The practical test is difficult to predict. A great deal depends on the habits of the individual examiner; an elaborate grapevine develops among students at each airport about the quirks of the local examiners, who are in a small group approved by the FAA to administer practical tests within a particular geographic area.

If you’re like me, you come away from each practical exam having learned a good deal from the examiner. Although they are not formally permitted to teach you anything, only to observe your skills, most of the better examiners pass along a few words of wisdom or a handy tip that they’ve learned during their many thousands of hours of flying experience.

Pilot shops are bursting with study aids and video programs to help student pilots pass their private pilot exams and help other pilots with their advanced certificates. The most valuable study aids I’ve found for the private pilot written exam are the Gleim study guides and the three-volume Pilot’s Manual series by Trevor Thom.

The Gleim books help pilots prepare for the FAA written exam by reprinting the actual exam questions along with the correct answer and detailed explanations of the

principle underlying the question. The Gleim series includes a preparation guide for the practical test, which is the portion of the FAA exam requiring the student and the FAA-approved check pilots to make a flight in order for the student to demonstrate his skill in a series of basic maneuvers.

The Thom books, published by ASA, are highly professional guides to ground-school material, as well as an excellent resource for studying the maneuvers and skills required for the practical test.

One other handy book for sharpening flying skills is a little treasure called Visualized Flight Maneuver Handbook, also published by ASA. Every instructor and student pilot should have a copy of this pocket-size gem, which depicts in full graphic detail the finer points of basic and advanced maneuvers.

I find that the perfect supplement to study books are study videos, which can help pilots better visualize their study material. By far the best videos are those produced by King School. The series, which is frequently updated as regulations change and teaching methods improve, is renowned for boosting test scores far above the national average.

In addition to being unequalled learning tools, the King School videos introduce you to John and Martha King, perhaps the most engaging husband-and-wife pilot team you’re likely to meet. They are excellent instructors, in part because they know better than anyone else what pilots should expect during a written exam and a practical test. That’s because both have every certificate and rating the FAA can offer, including the airship and gyroplane. That’s quite a distinction, and one that student pilots can take advantage of.

There are some extras that you might want to add to your training. Some schools, though too few to suit me, offer pre – solo spin training, where you and an instructor practice entering and recovering from simple spins, a potentially hazardous condition that students can inadvertently create out of inexperience. (We’ll talk about spins, a situation where the airplane

loses lift and twirls downward like a spinning leaf, in more detail in the next chapter and in Part 4, “Meeting the Challenges to the Perfect Flight.”)

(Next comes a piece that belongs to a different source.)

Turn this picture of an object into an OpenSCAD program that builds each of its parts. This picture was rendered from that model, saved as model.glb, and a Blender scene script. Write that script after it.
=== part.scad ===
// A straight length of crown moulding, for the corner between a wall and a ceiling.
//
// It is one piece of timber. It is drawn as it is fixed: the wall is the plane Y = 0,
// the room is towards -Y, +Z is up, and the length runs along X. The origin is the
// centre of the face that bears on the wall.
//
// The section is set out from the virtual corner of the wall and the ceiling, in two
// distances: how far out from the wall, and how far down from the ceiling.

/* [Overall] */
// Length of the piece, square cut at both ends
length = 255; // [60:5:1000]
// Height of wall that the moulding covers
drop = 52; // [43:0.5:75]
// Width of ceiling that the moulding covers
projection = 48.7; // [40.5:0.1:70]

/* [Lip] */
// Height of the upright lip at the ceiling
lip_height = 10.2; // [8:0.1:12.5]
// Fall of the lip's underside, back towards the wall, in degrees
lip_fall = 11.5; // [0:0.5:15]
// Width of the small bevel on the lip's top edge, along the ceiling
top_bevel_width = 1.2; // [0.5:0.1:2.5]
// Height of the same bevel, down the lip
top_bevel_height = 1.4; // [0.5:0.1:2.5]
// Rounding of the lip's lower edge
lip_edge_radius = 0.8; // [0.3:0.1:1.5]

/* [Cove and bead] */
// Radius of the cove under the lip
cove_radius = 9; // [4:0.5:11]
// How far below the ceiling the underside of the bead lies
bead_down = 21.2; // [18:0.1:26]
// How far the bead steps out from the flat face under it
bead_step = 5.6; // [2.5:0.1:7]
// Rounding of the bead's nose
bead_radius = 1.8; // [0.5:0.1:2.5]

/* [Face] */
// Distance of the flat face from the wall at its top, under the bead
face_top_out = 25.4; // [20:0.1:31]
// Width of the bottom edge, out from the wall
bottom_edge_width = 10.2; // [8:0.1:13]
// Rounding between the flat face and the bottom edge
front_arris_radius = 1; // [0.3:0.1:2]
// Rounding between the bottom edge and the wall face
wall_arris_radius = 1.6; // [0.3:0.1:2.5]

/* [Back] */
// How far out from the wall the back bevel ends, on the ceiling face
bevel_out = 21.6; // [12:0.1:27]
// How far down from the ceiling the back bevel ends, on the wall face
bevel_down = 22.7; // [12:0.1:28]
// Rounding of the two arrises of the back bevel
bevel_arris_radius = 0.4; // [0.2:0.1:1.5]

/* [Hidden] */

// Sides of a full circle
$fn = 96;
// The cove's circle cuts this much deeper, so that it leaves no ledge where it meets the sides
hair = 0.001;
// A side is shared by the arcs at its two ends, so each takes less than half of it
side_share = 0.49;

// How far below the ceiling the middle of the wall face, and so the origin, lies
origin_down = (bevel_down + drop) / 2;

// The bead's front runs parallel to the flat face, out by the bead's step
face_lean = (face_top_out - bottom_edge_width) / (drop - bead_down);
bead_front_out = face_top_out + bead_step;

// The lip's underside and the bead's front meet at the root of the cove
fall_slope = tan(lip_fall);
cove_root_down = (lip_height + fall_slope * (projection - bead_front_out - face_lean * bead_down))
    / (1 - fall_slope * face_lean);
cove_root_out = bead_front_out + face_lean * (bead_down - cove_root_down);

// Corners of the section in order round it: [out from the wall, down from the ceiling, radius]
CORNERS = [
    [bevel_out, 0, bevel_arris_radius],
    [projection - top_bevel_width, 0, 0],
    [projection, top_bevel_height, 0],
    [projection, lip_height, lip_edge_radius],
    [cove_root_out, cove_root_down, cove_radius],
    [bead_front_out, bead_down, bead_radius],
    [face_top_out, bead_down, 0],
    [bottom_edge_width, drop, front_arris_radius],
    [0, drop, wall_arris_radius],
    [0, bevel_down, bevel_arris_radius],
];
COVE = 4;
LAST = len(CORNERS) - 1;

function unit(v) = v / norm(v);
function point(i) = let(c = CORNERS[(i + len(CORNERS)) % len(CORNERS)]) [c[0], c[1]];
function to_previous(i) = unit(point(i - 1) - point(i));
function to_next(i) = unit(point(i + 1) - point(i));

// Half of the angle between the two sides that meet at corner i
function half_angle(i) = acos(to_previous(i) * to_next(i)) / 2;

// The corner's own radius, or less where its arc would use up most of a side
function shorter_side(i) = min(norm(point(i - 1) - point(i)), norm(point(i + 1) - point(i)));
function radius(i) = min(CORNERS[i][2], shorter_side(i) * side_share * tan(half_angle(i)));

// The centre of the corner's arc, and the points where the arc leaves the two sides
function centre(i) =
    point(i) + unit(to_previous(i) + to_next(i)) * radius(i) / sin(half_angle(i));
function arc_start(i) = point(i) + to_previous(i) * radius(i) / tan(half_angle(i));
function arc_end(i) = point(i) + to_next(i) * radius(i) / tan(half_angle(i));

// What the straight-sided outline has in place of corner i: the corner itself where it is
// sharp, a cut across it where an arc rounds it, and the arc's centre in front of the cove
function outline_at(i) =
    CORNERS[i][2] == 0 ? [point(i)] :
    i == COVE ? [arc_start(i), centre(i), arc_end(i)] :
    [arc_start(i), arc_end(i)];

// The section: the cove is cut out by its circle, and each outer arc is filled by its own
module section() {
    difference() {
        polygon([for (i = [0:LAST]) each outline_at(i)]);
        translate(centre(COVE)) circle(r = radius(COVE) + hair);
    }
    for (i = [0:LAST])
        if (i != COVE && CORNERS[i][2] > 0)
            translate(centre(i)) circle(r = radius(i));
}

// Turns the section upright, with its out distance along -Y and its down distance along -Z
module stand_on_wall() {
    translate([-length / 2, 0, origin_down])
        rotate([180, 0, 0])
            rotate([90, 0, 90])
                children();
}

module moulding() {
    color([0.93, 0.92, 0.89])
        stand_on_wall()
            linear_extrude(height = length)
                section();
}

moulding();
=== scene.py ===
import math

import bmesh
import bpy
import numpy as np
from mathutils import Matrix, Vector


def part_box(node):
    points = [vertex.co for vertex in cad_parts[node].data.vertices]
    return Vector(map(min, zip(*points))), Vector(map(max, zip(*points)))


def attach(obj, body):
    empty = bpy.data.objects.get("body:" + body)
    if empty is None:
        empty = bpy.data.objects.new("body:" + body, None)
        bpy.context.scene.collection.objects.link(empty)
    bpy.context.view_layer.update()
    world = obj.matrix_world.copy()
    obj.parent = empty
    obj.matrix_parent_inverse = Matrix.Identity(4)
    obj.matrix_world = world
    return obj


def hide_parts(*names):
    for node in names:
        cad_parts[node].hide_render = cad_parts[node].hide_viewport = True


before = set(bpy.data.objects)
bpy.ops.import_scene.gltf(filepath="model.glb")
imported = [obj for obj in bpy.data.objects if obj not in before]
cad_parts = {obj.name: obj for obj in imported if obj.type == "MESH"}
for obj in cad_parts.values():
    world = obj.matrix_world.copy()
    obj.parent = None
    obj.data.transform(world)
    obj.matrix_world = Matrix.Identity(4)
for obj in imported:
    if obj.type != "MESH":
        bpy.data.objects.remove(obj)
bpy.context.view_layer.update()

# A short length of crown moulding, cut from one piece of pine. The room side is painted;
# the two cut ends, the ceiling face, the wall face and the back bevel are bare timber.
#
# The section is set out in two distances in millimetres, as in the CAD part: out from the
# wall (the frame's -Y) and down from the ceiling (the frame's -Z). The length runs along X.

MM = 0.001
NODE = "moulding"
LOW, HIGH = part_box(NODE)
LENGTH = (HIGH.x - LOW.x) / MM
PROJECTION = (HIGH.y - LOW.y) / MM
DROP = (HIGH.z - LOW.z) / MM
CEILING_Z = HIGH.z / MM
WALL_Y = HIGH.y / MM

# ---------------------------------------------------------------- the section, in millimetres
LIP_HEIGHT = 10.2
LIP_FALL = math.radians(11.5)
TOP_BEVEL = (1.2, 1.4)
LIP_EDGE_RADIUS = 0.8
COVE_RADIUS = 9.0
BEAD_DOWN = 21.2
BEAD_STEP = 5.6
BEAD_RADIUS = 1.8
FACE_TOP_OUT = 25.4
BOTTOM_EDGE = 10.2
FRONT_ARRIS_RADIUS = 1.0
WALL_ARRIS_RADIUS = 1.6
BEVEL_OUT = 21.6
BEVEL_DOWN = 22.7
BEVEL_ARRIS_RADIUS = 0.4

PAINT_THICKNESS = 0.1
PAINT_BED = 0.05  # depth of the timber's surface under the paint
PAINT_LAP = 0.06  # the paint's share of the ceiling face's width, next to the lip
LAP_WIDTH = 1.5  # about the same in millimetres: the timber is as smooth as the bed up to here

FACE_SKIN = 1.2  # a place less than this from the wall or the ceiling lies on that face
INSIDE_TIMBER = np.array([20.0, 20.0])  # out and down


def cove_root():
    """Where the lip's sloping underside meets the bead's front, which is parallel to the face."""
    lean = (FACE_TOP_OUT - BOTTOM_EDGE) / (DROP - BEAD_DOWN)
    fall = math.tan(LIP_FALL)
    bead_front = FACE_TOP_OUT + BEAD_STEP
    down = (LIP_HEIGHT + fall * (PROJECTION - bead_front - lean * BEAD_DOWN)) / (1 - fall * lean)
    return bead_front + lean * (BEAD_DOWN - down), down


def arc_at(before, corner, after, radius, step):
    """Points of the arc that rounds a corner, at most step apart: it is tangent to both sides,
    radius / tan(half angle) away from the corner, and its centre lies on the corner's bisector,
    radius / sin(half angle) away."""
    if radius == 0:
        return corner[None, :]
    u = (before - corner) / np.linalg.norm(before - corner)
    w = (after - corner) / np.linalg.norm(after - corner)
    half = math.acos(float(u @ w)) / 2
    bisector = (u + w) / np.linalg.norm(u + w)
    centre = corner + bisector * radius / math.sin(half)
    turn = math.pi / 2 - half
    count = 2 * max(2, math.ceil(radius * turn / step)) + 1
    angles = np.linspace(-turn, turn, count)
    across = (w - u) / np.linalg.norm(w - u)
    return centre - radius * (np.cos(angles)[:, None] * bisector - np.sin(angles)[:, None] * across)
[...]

I always recommend spin training because I believe students who can recover from them are more confident pilots. But this type of training adds another cost, perhaps extra $60 to $100 per hour. A single flight should be enough to adequately expose you to spins.

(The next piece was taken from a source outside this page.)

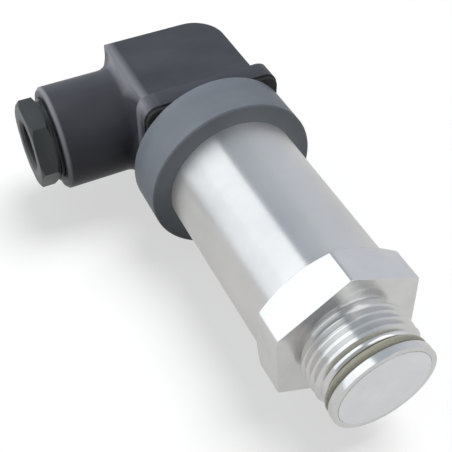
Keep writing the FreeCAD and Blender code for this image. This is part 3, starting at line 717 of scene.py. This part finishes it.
def mixedShader(tree, factor, first, second):
    mix = tree.nodes.new("ShaderNodeMixShader")
    for socket, value in zip(mix.inputs, (factor, first, second)):
        tree.links.new(value, socket)
    return mix.outputs[0]


def litPaper(tree, albedo, glow):
    # matt paper that also gives off an even light, so that its shadows stay pale
    paper = tree.nodes.new("ShaderNodeBsdfDiffuse")
    paper.inputs["Color"].default_value = (albedo, albedo, albedo, 1)
    light = tree.nodes.new("ShaderNodeEmission")
    light.inputs["Strength"].default_value = glow
    both = tree.nodes.new("ShaderNodeAddShader")
    tree.links.new(paper.outputs[0], both.inputs[0])
    tree.links.new(light.outputs[0], both.inputs[1])
    return both.outputs[0]


def makeFloor(look):
    mesh = bpy.data.meshes.new("floor")
    half = look["floorSize"] / 2
    corners = [(x, y, look["floorLevel"]) for x, y in
               ((-half, -half), (half, -half), (half, half), (-half, half))]
    mesh.from_pydata(corners, [], [(0, 1, 2, 3)])
    material = bpy.data.materials.new("whiteFloor")
    material.use_nodes = True
    tree = material.node_tree
    tree.nodes.clear()
    output = tree.nodes.new("ShaderNodeOutputMaterial")
    seen = litPaper(tree, look["floorAlbedo"], look["floorGlow"])
    mirrored = litPaper(tree, look["metalAlbedo"], look["metalGlow"])
    bounce = litPaper(tree, look["floorBounce"], 0.0)
    unseen = mixedShader(tree, pathFactor(tree, "Is Glossy Ray"), bounce, mirrored)
    direct = pathFactor(tree, "Is Camera Ray", "Is Transmission Ray")
    tree.links.new(mixedShader(tree, direct, unseen, seen), output.inputs["Surface"])
    mesh.materials.append(material)
    floor = newObject("floor", mesh)
    return floor


def makeSky(look):
    # blue-grey over the part, with other colours towards +X and in front of the stub (-Y):
    # one sky lights the matt plastics, one is mirrored, and the camera sees white
    world = bpy.data.worlds.new("studio")
    scene.world = world
    world.use_nodes = True
    tree = world.node_tree
    tree.nodes.clear()
    output = tree.nodes.new("ShaderNodeOutputWorld")
    coords = tree.nodes.new("ShaderNodeTexCoord")
    split = tree.nodes.new("ShaderNodeSeparateXYZ")
    tree.links.new(coords.outputs["Generated"], split.inputs[0])

    def shadedToward(axis, fade, first, second):
        share = tree.nodes.new("ShaderNodeMapRange")
        share.inputs["From Min"].default_value = fade[0]
        share.inputs["From Max"].default_value = fade[1]
        tree.links.new(split.outputs[axis], share.inputs["Value"])
        return mixedColour(tree, share.outputs["Result"], first, second)

    def graded(sky):
        back = shadedToward("X", look["skySideFade"], sky["over"], sky["side"])
        front = shadedToward("X", look["skySideFade"], sky["front"], sky["frontSide"])
        return shadedToward("Y", sky["fade"], back, front)

    colour = mixedColour(tree, pathFactor(tree, "Is Glossy Ray"), graded(look["skyMatt"]),
                         graded(look["skyMirrored"]))
    lit = tree.nodes.new("ShaderNodeBackground")
    tree.links.new(colour, lit.inputs["Color"])
    white = tree.nodes.new("ShaderNodeBackground")
    white.inputs["Color"].default_value = (1, 1, 1, 1)
    shown = mixedShader(tree, pathFactor(tree, "Is Camera Ray"), lit.outputs[0],
                        white.outputs[0])
    tree.links.new(shown, output.inputs["Surface"])


def placePanel(name, centre, outward, along, size, radiance):
    # a rectangular lamp facing back along outward, its second side parallel to along
    lamp = bpy.data.lights.new(name, "AREA")
    lamp.shape = "RECTANGLE"
    lamp.size, lamp.size_y = size
    lamp.energy = radiance * math.pi * size[0] * size[1]
    turn = Matrix((along.cross(outward), along, outward)).transposed().to_4x4()
    newObject(name, lamp).matrix_world = Matrix.Translation(centre) @ turn


def makeLongPanel(look, panel):
    # parallel to the case, so that its edges show as straight lines in the steel
    low, high = [math.radians(edge) for edge in panel["edges"]]
    middle, half = (low + high) / 2, (high - low) / 2
    start, end = look["panelAlong"]
    outward = Vector((math.cos(middle), 0, math.sin(middle)))
    along = Vector((0, 1, 0))
    centre = outward * look["panelDistance"] + along * (start + end) / 2
    size = (2 * look["panelDistance"] * math.tan(half), end - start)
    placePanel(panel["name"], centre, outward, along, size, panel["radiance"])


def makeFrontPanel(panel):
    # over the diaphragm's side, for the stub and the hexagon's front face
    outward = Vector(panel["toward"]).normalized()
    along = Vector((0, 0, 1)).cross(outward).normalized()
    placePanel(panel["name"], outward * panel["distance"], outward, along,
               panel["size"], panel["radiance"])


def makeShadowLamp(look, floor):
    # almost overhead; it drops the soft shadow and lights the floor only
    lamp = bpy.data.lights.new("shadowLamp", "SUN")
    lamp.energy = look["shadowStrength"]
    lamp.angle = math.radians(look["shadowAngle"])
    lampObject = newObject("shadowLamp", lamp)
    direction = Vector(look["shadowFrom"])
    lampObject.rotation_euler = direction.to_track_quat("Z", "Y").to_euler()
    lampObject.location = direction
    receivers = bpy.data.collections.new("shadowReceivers")
    receivers.objects.link(floor)
    lampObject.light_linking.receiver_collection = receivers


# the photograph's view, found by fitting the outlines
cameraPlace = {
    "position": (-0.0570, -0.06515, 0.11651),
    "right": (0.89602, -0.44380, 0.01393),
    "down": (-0.31579, -0.65899, -0.68264),
    "lens": 67.15,
    "clipStart": 0.01,
}


def makeCamera(place):
    camera = bpy.data.cameras.new("camera")
    camera.lens = place["lens"]
    camera.clip_start = place["clipStart"]
    right = Vector(place["right"]).normalized()
    up = -Vector(place["down"]).normalized()
    back = right.cross(up)
    turn = Matrix((right, up, back)).transposed().to_4x4()
    cameraObject = newObject("camera", camera)
    cameraObject.matrix_world = Matrix.Translation(place["position"]) @ turn
    scene.camera = cameraObject


floor = makeFloor(stageLook)
makeSky(stageLook)
for panel in stageLook["panels"]:
    makeLongPanel(stageLook, panel)
makeFrontPanel(stageLook["frontPanel"])
makeShadowLamp(stageLook, floor)
makeCamera(cameraPlace)
scene.view_settings.view_transform = "Standard"
print("stage set")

You may also want to pay for extra “hood time,” where students don a piece of headwear that narrows their field of vision, blocking the view outside the plane and permitting them to see only the instrument panel. Instructors use hoods to simulate a flight into a cloud or a flight after sunset. This sort of training got extra attention after the death of John F. Kennedy Jr. and his wife and sister-in-law in July 1999. Many aviation writers, including me, believe his inexperience in flying without a clear view of the ground may have caused the accident. Extra training in this area could pay big dividends later.

Finally, some flight schools offer flight simulators that allow students to practice some cockpit skills from the safety of the ground. Simulators cost much less to practice in than an airplane, though instructor time is still a factor. Simulators aren’t good substitutes for everything, however. For example, you can’t improve your takeoff and landing skills in a simulator. But in case you want to become more familiar with the way flight instruments are used or you want to practice flying safely if you encounter clouds or bad weather, as JFK Jr. did, simulator training is the ideal way to learn.

Think the costs are starting to add up? Frankly, we haven’t started to scratch the surface yet. The cost of an airplane is where flying gets really expensive. Airplanes require much more maintenance than a car, use more fuel, are more expensive to insure, and have a far higher sticker price when they’re new—well over $100,000 for even some of the smaller models (which is why I recommend renting your airplane).

That’s all in order to prepare you for the economic reality of learning to fly. The least expensive flight school, including ground instruction, flight instruction, and airplane rental, will cost $3,000 or more. It’s not unheard of for a quality program to cost as much as $6,000 or more. Most private pilot training packages include 20 flight hours with an instructor and another 20 solo. Don’t count on finishing with the FAA minimum of 40 hours. It will probably take longer, so accept that and budget the cost from the very beginning.

On Course

But here’s one area in which you can legitimately trim costs. Don’t opt for the expensive training airplanes such as a Beechcraft or the larger Pipers and Cessnas. There will be time to fly them later. During your training, settle for the smallest, and least expensive, Cessna 150s, Cessna 152s, Piper Archers, or Grumman Cheetahs. If you’re flying from a high-altitude airport, you may need the extra performance of a Cessna 172, Piper Cherokee, or Grumman Tiger, which cost more. As long as your FBO pays for high-quality maintenance, less expensive airplanes don’t mean less safe airplanes.